When costing and planning a retirement scheme, it soon becomes clear that the banking industry is best avoided if at all possible. Excessive cash savings are also a liability, since fluctuations in inflation rates can quickly evaporate much of the hard earned savings. Therefore, on the way to making a cash purchase on a house there is the need to pool resources and invest in smaller things (possibly shares) to protect against inflation, but this needs to be done with utmost caution.
One stumbling block to commencing this kind of investing scheme is that many people are already indebted to a bank, and are fixated on paying off their loans first. This is a trap, because, unless their interest repayments are substantially less than rent, they are merely benefiting the bank and not themselves. One way of looking at it is to say that if one cannot afford to buy a house outright before leaving their parental home, then they should consider living in with other people for a time to minimize costs as far as possible, until they have the required savings and until the housing market is at the lower end of its cycle.

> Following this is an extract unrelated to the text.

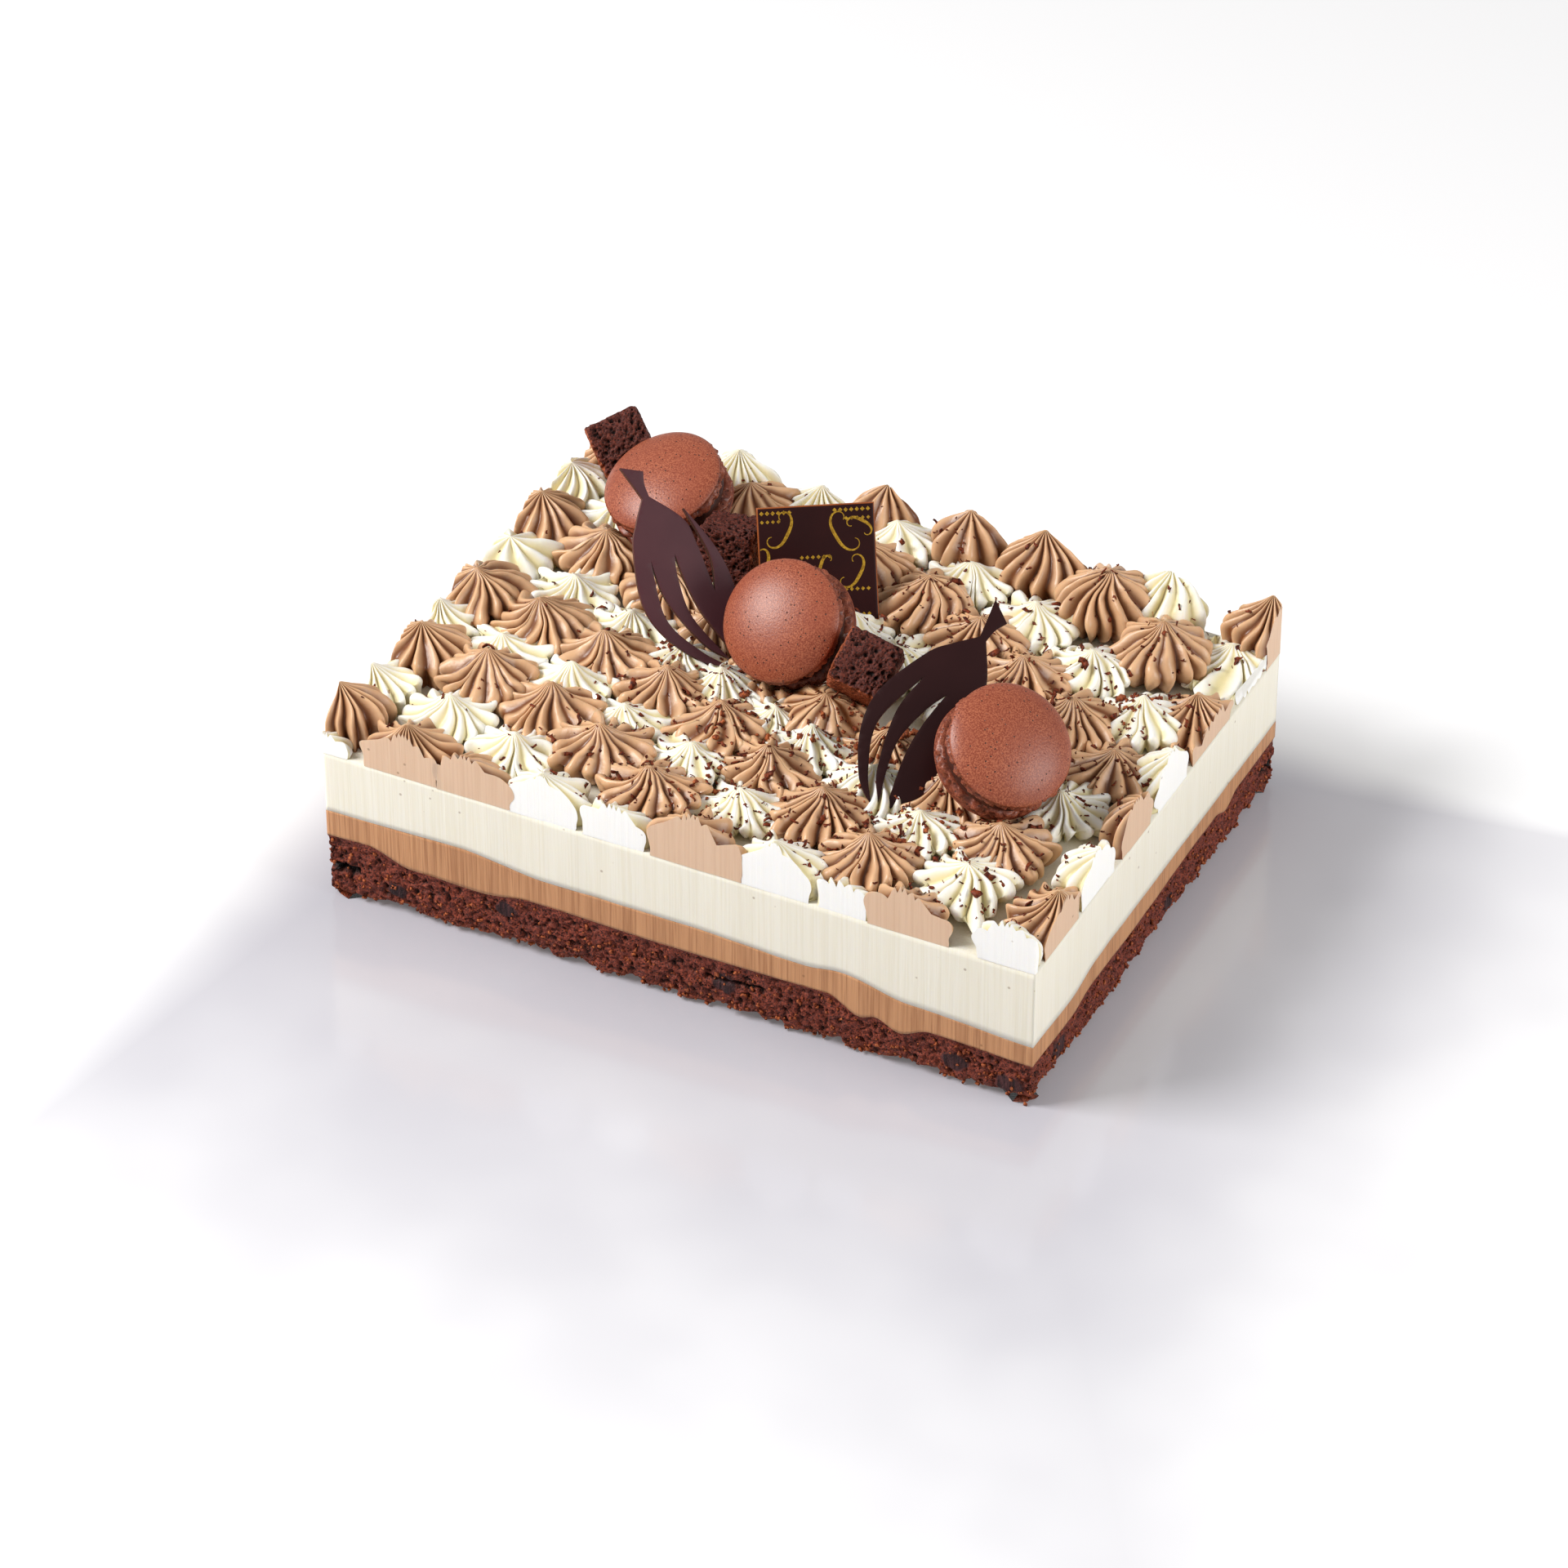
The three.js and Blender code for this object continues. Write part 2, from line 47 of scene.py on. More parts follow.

The cost of financial independence may seem prohibitive in the short to medium term, but if one were to do the sums, it becomes very clear that this freedom is bought for much less than the total cost of lifelong, trans-generational slavery to banks and government aid programs. The dividends of making good decisions now have pay-offs that can potentially last for many generations after you are dead. Since housing is a tangible, directly manageable asset which can generate a steady and reliable income, it should still be taken seriously as a way to save for retirement.